Archive

Hollande in France: Can Anti-Austerity Prevail?

My New Blog!

Michael Tomasky's new blog launches today: a running story of our times, with jokes. First up: France.

Okay, so: I started working here a year ago this week, leaving a job I loved (The Guardian), working for one of the great editors of our time, but deciding on balance that I might try scribbling for an American outlet (and also working for another one of the great editors of our time). But I did have this blog there, and I missed having a blog, so fade in out, fade out, and now I have a blog here.

I’ve been writing three columns a week, and I will continue producing those. They’ll appear Tuesday, Thursday, and Saturday. This is just adding more musings, and even some reporting, in between. The fact is, more than three interesting things happen most weeks, and now I’ll have a chance to weigh in on all that and more besides. In addition to politics, we’ll talk about books and old movies; why The Godfather is overrated; why the restaurants of Paris are also overrated; guitars, from time to time; pop culture history, especially of the American pop-culture golden age (funny how it happens to coincide precisely with the years during which I was paying close attention!); college football, especially the Big 12 Conference to which I’ve been ardently committed for a good three or four months now.

More: golf (I shot a 96 Saturday, foiled as usual by my putter); the Times crossword, but only the puzzles on Saturday, which is the day reserved for the true snobs (yes, more than Sundays; last Saturday’s, by the way, seems pretty challenging from the looks of things). There will be occasional excursions into the realms of political philosophy and the social sciences. In time, I seek to assure my old Guardian friends, the Friday quiz will reappear, when the moment feels right. And I’m gonna read the threads and respond every so often, and there will materialize polite (and sometimes impolite) dressings-down of those of you aren’t playing nice. But mostly, the blog will attempt to tell a running story of our times, with jokes.

So there you are. Now, the news. France. The big question emerging from M. Hollande’s victory is whether the bankers and the ECB are going to let him impose his program. As to what program, exactly, he seems to have left that sort of vague during the campaign, but at the very least, he did campaign on pushing back hard against the German-led, David Cameron-assisted austerity and low-inflation regime. The temptation is to say that Hollande will assemble and lead a broad European effort—including Spain, Italy, and Greece, which also held elections yesterday (parliamentary) whose results gave the belt-tighteners the boot—in favor of bold anti-austerity policies.

I’m not sure, alas, that that can succeed in this day and age.
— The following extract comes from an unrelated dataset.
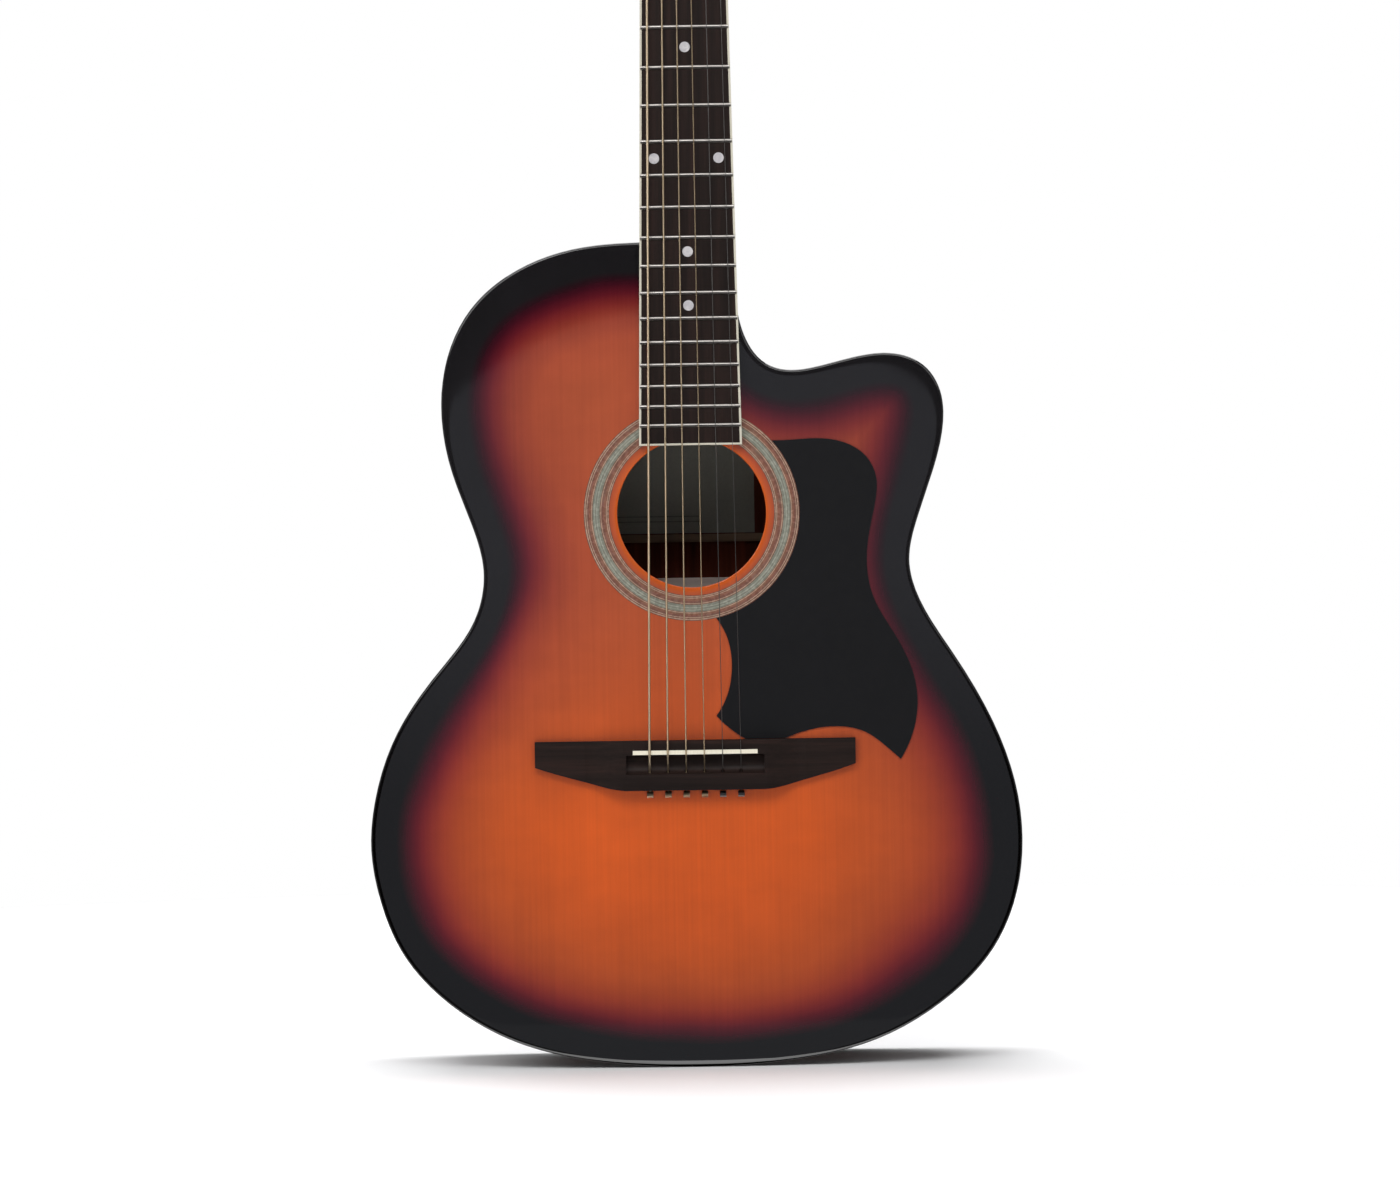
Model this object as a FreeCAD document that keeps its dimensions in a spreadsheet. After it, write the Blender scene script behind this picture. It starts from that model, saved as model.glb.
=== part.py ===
"""Cutaway acoustic guitar: hollow body, tenoned neck, pinless bridge and six open-gear tuners.

Frame: +Z runs up the neck, +X is the cutaway (treble) side, the soundboard faces -Y.
The origin is at the lowest point of the tail, on the centreline, half way through the body's depth.
"""
import FreeCAD, Part
import os
from math import acos, asin, atan2, cos, degrees, pi, radians, sin, sqrt, tan
from FreeCAD import Placement, Rotation, Vector

DRIVING = {
    "body_length": 471.6,
    "body_depth": 92.0,
    "lower_bout": 372.0,
    "heel_width": 54.0,
    "top_thickness": 2.8,
    "back_thickness": 2.6,
    "side_thickness": 2.0,
    "plate_rounding": 1.6,
    "lining_width": 6.0,
    "lining_height": 13.0,
    "soundhole_radius": 42.5,
    "soundhole_height": 316.5,
    "scale_length": 650.0,
    "nut_line": 833.9,
    "nut_width": 43.0,
    "board_end": 355.1,
    "board_end_width": 58.7,
    "board_thickness": 6.0,
    "board_radius": 400.0,
    "binding_width": 1.2,
    "fret_count": 22.0,
    "fret_crown": 1.0,
    "fret_width": 2.2,
    "nut_thickness": 5.0,
    "neck_depth_nut": 14.5,
    "neck_depth_heel": 17.5,
    "headstock_length": 182.5,
    "headstock_thickness": 15.0,
    "headstock_tilt": 14.0,
    "pickguard_thickness": 0.8,
    "bridge_height": 8.5,
    "bridge_length": 183.0,
    "saddle_line": 180.2,
    "saddle_height": 11.0,
    "saddle_length": 71.0,
    "saddle_thickness": 2.4,
    "string_spread_saddle": 52.0,
    "string_spread_nut": 36.5,
    "post_offset": 26.5,
    "first_post": 42.0,
    "post_spacing": 40.0,
    "post_radius": 3.0,
    "post_waist": 2.6,
    "gear_teeth": 14.0,
    "gear_pitch_radius": 5.0,
    "worm_pitch_radius": 3.4,
    "worm_shaft_radius": 2.0,
    "running_clearance": 0.05,
}

doc = FreeCAD.newDocument("acoustic_guitar")
sheet = doc.addObject("Spreadsheet::Sheet", "Sizes")
for row, (alias, value) in enumerate(DRIVING.items(), start=1):
    sheet.set(f"A{row}", alias)
    sheet.set(f"B{row}", str(value))
    sheet.setAlias(f"B{row}", alias)
doc.recompute()


def size(alias):
    """Value of a driving dimension, read from the sheet."""
    return float(sheet.get(alias))


FRONT = -size("body_depth") / 2
BACK = size("body_depth") / 2
INNER_FRONT = FRONT + size("top_thickness")
INNER_BACK = BACK - size("back_thickness")
LENGTH = size("body_length")
HALF_HEEL = size("heel_width") / 2
NUT_LINE = size("nut_line")
NUT_BACK = NUT_LINE + size("nut_thickness")
BOARD_TOP = FRONT - size("board_thickness")
BOARD_AXIS = BOARD_TOP + size("board_radius")
HOLE_Z = size("soundhole_height")
STRING_DIAMETERS = {1: 0.30, 2: 0.41, 3: 0.61, 4: 0.81, 5: 1.07, 6: 1.35}
CLEAR = size("running_clearance")
HEADSTOCK = Placement(Vector(0, FRONT, NUT_BACK), Rotation(Vector(1, 0, 0), -size("headstock_tilt")))
EXPORTED = {}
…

There was a time, back in the days of Pierre Mendes France, or even up to Francois Mitterrand, when governments of the left came in and the capitalist class more or less adjusted. But the markets have a tremendous amount of power these days. Watch the European bond markets in particular, and of course the stock market today. The bankers have ways to make sure the government doesn’t go “too far.” And if we’re being honest, let’s remember that Mitterrand advanced all sorts of reforms in his first year—nationalizing the banks, lowering the retirement age, shortening the work week, increasing workers’ councils’ powers—designed to invigorate the economy, and they did not. Can you imagine if Hollande said he was nationalizing the banks? That power wouldn’t even exist today if he wanted to do it.

I’m glad the people of France made the decision they made. And it’s not as if austerity has produced roaring results, so maybe Hollande will surprise us. But it’s probably best to keep expectations low.